We tried the beets and they helped so much! Luke is all done with those allergies for this year, and hopefully with the beets now we won’t have to deal with them next year. And he has no issues eating them (but he’s not known for being fussy, that’s for sure! LOL).
We may have the coyote problem under control….knock wood….no details until we’re sure we’re there, don’t want to jinx it!
Have you tried adding beets to Lukes food? Bailie hasn’t had her usual summer skin rash this year and we are hoping it is from the dehydrated beets we are all getting with our dinners. That’s exciting your hubby is going to cut back on the work and will be able to do more on the farm. It is the ideal place for both of you and we are thrilled you have your happy place and dream.

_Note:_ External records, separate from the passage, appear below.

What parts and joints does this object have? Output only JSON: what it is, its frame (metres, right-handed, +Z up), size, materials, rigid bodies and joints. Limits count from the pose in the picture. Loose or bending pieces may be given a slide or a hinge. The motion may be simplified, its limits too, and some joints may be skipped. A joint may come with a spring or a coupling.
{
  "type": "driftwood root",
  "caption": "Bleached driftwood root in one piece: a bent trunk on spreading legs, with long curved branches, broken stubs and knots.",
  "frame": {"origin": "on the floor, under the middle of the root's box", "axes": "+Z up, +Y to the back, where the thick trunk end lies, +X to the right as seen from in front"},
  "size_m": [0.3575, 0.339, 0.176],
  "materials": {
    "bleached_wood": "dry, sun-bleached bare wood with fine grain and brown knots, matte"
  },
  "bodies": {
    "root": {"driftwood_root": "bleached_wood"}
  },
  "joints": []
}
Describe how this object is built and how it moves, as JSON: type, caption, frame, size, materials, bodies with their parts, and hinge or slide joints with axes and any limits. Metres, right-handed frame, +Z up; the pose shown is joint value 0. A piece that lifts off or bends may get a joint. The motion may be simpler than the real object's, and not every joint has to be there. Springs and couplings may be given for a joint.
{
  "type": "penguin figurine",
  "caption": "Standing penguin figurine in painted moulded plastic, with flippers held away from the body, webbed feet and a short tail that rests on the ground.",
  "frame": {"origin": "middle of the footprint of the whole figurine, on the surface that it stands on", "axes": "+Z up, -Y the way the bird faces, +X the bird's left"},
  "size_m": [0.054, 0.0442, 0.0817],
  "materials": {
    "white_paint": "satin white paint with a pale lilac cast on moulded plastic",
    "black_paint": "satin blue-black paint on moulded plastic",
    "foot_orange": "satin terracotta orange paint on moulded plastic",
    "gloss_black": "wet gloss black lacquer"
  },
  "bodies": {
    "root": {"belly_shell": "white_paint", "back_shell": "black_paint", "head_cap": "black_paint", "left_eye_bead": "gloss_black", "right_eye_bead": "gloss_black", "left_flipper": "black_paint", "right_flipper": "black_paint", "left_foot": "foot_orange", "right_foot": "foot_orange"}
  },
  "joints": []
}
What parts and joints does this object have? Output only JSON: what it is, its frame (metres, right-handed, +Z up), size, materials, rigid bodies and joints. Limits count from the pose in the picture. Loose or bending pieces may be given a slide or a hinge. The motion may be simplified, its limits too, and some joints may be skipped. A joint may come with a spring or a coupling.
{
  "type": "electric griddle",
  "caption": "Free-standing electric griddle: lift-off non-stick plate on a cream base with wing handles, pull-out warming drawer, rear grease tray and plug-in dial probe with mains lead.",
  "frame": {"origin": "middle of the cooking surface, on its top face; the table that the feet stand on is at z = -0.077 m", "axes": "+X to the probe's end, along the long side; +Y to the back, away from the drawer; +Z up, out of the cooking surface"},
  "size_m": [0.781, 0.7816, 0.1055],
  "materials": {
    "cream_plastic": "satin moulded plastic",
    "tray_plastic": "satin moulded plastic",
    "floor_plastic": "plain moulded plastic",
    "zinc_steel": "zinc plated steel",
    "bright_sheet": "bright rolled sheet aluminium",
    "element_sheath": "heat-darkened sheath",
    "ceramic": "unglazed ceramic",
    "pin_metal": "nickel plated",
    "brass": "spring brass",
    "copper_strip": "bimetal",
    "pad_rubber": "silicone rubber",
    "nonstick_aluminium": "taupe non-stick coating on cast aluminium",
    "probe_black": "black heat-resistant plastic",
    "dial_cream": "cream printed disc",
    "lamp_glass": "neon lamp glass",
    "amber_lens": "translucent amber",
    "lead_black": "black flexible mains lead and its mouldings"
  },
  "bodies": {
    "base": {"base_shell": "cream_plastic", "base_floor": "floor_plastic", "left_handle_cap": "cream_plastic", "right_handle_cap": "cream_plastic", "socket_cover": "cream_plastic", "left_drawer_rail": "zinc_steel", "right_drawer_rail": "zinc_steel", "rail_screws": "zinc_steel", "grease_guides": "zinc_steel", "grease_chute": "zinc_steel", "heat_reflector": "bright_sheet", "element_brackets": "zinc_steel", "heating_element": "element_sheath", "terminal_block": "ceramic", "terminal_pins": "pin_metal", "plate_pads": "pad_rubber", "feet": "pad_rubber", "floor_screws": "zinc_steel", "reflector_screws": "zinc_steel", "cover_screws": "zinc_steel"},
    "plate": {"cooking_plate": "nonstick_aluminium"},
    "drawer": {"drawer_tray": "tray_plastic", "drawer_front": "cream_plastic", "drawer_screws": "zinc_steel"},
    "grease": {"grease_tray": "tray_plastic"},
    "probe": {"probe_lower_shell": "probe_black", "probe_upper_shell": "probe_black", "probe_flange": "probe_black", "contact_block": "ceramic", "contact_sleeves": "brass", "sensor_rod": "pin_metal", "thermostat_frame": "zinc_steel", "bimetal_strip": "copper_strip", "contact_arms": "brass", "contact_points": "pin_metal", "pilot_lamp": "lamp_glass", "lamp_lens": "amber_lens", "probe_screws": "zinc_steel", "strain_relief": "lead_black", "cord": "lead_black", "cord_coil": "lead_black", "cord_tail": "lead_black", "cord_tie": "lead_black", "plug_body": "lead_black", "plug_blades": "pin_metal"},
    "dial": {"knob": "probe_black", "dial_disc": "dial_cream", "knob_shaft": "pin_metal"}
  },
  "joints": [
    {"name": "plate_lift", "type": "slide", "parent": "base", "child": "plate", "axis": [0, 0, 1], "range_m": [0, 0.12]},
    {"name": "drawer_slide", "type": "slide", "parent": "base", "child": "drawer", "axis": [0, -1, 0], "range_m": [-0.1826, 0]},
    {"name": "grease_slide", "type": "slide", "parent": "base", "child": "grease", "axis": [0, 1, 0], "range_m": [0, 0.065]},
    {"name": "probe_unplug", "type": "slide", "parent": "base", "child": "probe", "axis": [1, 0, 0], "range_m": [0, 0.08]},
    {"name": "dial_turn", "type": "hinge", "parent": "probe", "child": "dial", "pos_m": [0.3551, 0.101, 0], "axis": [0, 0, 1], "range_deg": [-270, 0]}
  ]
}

Thank you! We do love our farm, and buying this place was the best decision we ever made! 🙂
Thank you SO much for reminding me about the beets! I had them on my list to add to Luke’s food, but then completely forgot why, and never did get any!
I have some now, the brand you and Sue both use, and I love that I can just add it right to his meals. I’ll let you know if it helps, paws crossed!
The beets really helped! Thank you again!! ♥
Wow, lots going on at ‘The Farm’!
I was chatting with hubby today about chickens and raising fowl…but it was just idle talk, I don’t think I want to start that…LOL! Our neighbors have had chickens and guinea fowl, and the chickens seemed friendlier and one of the neighbors said they actually make nice pets.
Hope Luke will soon be rid of all the itchiness he suffers with.
Benji sat and listened to your video with his head cocked as if he was thinking whatever is THAT?!
Chickens can be very friendly, depending on the breed. We have some that like to sit right on my hubby’s lap! Even if they don’t enjoy being picked up, they all run to greet us when we get home (both chickens and guineas). They are far more social than I expected them to be.
They are all so much fun, but can be a lot of work too!
Friends suggested to add beets to Luke’s food to help his itchiness as well, so we’re trying that too!